Devo admitir que até hoje o cinema de Gabriel Mascaro, em relação a ele, quero dizer, eu mantinha uma relação de distância, prudência, rejeição.
Não gostei nada daquele documentário sobre as pessoas que vivem nas coberturas de Recife, que tinha essa particularidade detestável de fazer o espectador e a equipe se sentirem melhores do que os personagens.
O filme das domésticas me deixou indiferente. Acho que essa experiência de dar a câmera ao próprio personagem não leva muito a nada. E, como o personagem não monta o filme, se leva a alguma coisa ela é arbitrária.
Por fim, o primeiro filme ficcional dele anunciava uma espécie de Greenaway brasileiro, quer dizer, de alguém que joga tudo na estética.
E aí vou ver o Boi Neon com os dois pés atrás e… saio meio que de quatro.
Ali está um belo retrato da gente da vaquejada, num Nordeste em transformação. O que fica e o que passa.
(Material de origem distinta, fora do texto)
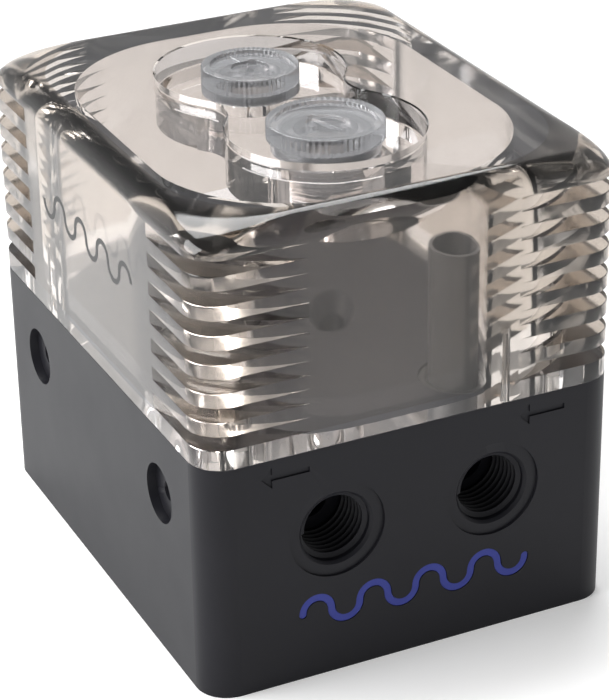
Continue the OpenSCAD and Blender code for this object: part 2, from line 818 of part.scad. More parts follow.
reservoir_top();
top_seal();
pump_base();
case_screws();
inlet_standpipe();
standpipe_ring();
rear_fill_plug();
rear_plug_ring();
front_fill_plug();
front_plug_ring();
wave_inlay();
motor_housing();
pump_seal();
pump_screws();
impeller();
rotor_magnet();
bearing_bush();
thrust_washer();
rotor_shaft();
stator_core();
stator_windings();
circuit_board();
board_components();
rear_cover();
cable_grommet();
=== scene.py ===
"""Looks of the coolant pump reservoir: a smoked clear block on a black pump base."""

import math

import bmesh
import bpy
from mathutils import Matrix, Vector


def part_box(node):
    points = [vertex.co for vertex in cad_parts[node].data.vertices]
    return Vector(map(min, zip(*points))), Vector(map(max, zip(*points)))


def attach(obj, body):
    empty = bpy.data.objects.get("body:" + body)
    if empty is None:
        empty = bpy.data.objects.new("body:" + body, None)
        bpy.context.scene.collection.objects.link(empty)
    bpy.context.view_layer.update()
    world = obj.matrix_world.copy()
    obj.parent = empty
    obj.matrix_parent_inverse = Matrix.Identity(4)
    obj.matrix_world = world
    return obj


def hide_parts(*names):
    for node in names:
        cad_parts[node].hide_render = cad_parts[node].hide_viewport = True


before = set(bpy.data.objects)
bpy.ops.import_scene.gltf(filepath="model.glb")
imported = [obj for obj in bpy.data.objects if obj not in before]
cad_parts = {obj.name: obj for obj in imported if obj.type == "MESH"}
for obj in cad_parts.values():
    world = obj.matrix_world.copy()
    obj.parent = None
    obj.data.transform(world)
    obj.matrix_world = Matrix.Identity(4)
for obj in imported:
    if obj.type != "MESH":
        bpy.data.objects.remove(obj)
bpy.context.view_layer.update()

MM = 0.001

# ---------------------------------------------------------------- sizes, some read from model.glb

_, block_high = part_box("reservoir_top")
_, base_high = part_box("pump_base")
rear_low, rear_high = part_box("rear_fill_plug")
front_low, front_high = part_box("front_fill_plug")

# The clear block stays this far inside its solid and above the base, so that no two faces meet.
SKIN = 0.02 * MM
HALF_W, HALF_D = block_high.x - SKIN, block_high.y - SKIN
BASE_H, TOTAL_H = base_high.z, block_high.z
BLOCK_Z = BASE_H + SKIN
REAR_PORT_Y = (rear_low.y + rear_high.y) / 2
FRONT_PORT_Y = (front_low.y + front_high.y) / 2

# Clear block: its upright corners, the rounding up to its top, and the grooves round each corner.
CORNER_R = 6 * MM
CAP_H, CAP_INSET, CAP_CORNER_R = 4.8 * MM, 4.2 * MM, 20 * MM
CAP_Z = TOTAL_H - CAP_H
GROOVES, GROOVE_H, GROOVE_PITCH = 7, 2.65 * MM, 5.3 * MM
GROOVE_FIRST = BASE_H + 3.7 * MM
GROOVE_FLOOR_R, GROOVE_CENTRE_INSET = 25 * MM, 24.6 * MM

# Clear block: the chamber, the recess in the top, the boss under it and the holes.
CHAMBER_WALL, CHAMBER_R = 7 * MM, 26 * MM
CHAMBER_CEILING = TOTAL_H - 5.4 * MM
RECESS_R, WAIST_R = 17.65 * MM, 8.4 * MM
RECESS_FLOOR = TOTAL_H - 4.4 * MM
BOSS_Z = RECESS_FLOOR - 9 * MM
PORT_R = 6.58 * MM
SCREW_INSET, SCREW_HOLE_R, SCREW_HOLE_TOP = 9.75 * MM, 2.05 * MM, BASE_H + 8.3 * MM

# How much the edges are broken: the block's lower edge and grooves, the recess and the filling ports.
EDGE, RIM, PORT_LEAD = 0.12 * MM, 0.25 * MM, 0.3 * MM

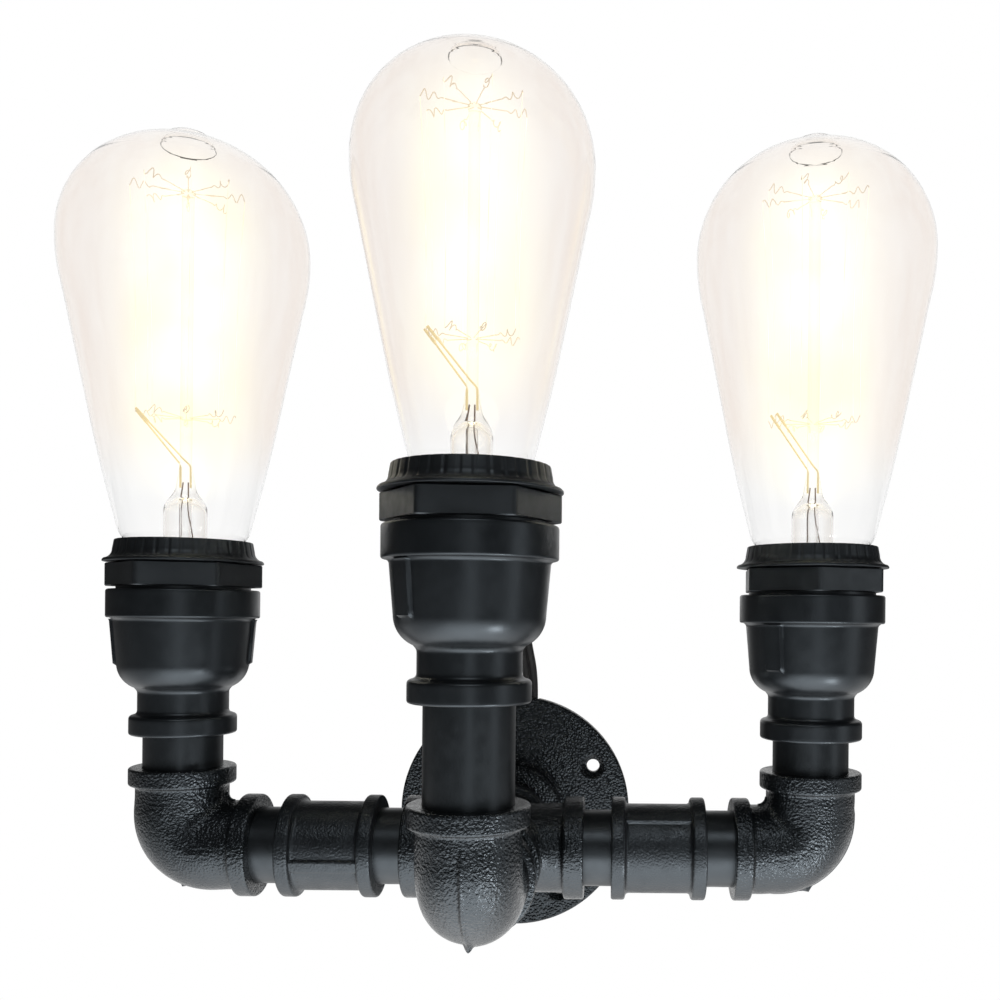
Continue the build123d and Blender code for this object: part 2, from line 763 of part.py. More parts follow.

E tenho a impressão de que ele mascarava com estética certo temor de que sua dramaturgia, muito moderna, não fosse aceita.
Tem razão, porque Boi Neon é todo fundado em personagens e situações e nada em história. Passamos do caminhão ao acampamento, do leilão ao banho coletivo etc. Nada de relevante acontece, mas nada aborrece (sim, claro, lembrei do Hawks), porque vai nos mostrando particularidades desse modo de vida, das pessoas que vivem ali, suas diferenças, entusiasmos, tédio e tudo mais.
O que mais talvez tenha me impressionado é que todos os personagens parecem deslocados ali. A menina, claro, não tem nada a ver com aquilo e o expõe bem claramente, sobretudo com seu gosto por cavalos. Mas a moça, tão feminina, guiando aquele caminhãozão, mexendo nas ferramentas, enquanto o vaqueiro que chega, o Junior, com seus longos cabelos, é pura vaidade, nada a ver, até onde a gente possa imaginar, com a sensibilidade de quem passa o dia mexendo com as vacas.
O personagem do Juliano Cazarré, o vaqueiro (é assim que chama? Ou é cowboy, ou sei lá), é o deslocamento em pessoa: do rabo da vaca aos desenhos de moda e à máquina de costura, o roteiro desmonta todas as nossas expectativas sobre esses seres e, ao mesmo tempo, as vai reconstruindo, agora como um ensinamento: como quem diz que é preciso esquecer o clichê.
E o belo final nos deixa com a pergunta na garganta: o que será desses personagens? Os que aspiram a algo chegarão lá? E os que não aspiram não o fazem por que nada têm a aspirar ou por que se sentem felizes nessa atividade, ou ainda por que não veem nem mesmo como sonhar?
Enfim, o filme termina abruptamente e nos remete a nós mesmos. Um tanto espelho de nós, do que somos (aspirações, frustrações, sonhos, ambições, conformismos etc.), um tanto revelação de um modo de vida.
A beleza continua evidente, mas agora não descola, só raramente, do objeto: parece caminhar na direção de uma secura maior, de uma discrição maior, de uma beleza menos evidente, mas nem por isso menos presente: apenas que não nos desvia do filme.
Ou é que o Gabriel Mascaro está mais maduro ou eu é que estava sacando pouca coisa do que ele pretendia. Mas acho que vai chegando a algo que talvez, até agora, ainda procurasse.